The problem
For each line in the data below that holds "record", return a copy.

Provided data
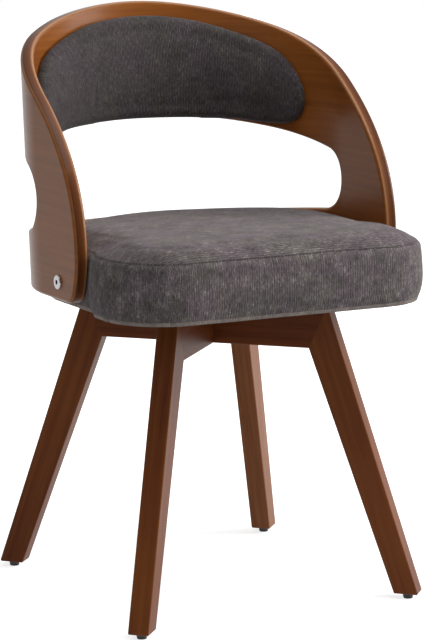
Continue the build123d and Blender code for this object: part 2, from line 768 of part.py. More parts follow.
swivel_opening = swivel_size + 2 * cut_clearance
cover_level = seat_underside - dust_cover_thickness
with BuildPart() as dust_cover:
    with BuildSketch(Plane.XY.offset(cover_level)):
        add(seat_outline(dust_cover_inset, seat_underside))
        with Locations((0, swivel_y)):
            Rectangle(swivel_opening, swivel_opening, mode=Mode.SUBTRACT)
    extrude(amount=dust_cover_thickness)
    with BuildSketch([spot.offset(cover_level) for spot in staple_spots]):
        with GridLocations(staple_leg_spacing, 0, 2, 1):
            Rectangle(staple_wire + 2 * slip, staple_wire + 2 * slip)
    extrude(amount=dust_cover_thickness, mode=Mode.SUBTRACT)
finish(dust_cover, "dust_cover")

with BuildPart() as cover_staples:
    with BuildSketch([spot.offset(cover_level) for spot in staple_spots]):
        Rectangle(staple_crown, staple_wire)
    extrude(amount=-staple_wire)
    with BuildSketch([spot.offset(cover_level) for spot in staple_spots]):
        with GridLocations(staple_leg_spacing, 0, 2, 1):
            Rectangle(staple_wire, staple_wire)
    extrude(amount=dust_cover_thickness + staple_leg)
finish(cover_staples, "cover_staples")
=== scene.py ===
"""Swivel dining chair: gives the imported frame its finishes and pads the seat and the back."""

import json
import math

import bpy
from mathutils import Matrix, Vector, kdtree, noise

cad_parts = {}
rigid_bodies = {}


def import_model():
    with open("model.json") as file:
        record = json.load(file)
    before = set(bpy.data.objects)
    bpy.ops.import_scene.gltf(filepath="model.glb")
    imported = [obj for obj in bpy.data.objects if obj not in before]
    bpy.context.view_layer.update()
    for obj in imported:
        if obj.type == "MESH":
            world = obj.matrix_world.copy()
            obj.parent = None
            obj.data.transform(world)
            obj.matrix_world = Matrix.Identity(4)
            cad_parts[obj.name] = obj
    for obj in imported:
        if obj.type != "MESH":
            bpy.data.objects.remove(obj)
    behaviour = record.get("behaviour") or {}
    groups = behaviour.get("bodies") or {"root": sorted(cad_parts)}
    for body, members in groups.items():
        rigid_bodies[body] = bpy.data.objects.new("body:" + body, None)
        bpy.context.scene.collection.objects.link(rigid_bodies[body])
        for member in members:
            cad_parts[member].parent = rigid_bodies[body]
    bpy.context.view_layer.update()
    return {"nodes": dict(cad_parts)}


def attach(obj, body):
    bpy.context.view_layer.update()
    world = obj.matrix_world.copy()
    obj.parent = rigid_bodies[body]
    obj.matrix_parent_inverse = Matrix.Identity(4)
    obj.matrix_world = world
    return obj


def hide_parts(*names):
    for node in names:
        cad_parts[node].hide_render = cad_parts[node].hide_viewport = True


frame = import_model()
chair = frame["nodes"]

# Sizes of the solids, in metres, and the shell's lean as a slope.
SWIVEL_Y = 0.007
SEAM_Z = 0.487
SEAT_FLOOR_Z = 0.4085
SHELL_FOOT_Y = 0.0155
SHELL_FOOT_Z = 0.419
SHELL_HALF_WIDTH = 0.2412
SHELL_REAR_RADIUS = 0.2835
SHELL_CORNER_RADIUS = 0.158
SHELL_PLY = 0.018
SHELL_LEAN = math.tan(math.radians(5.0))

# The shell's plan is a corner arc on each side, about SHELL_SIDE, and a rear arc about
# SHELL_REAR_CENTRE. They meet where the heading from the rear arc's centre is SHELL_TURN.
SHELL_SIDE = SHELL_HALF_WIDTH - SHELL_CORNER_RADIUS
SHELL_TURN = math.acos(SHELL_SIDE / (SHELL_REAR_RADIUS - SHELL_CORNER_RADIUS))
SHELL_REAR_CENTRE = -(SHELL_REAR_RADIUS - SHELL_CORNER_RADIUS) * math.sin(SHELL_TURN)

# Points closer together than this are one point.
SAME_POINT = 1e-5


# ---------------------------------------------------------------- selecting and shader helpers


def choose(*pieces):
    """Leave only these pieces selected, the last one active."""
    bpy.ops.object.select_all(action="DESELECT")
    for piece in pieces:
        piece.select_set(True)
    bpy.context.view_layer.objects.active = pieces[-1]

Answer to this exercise
        record = json.load(file)
    behaviour = record.get("behaviour") or {}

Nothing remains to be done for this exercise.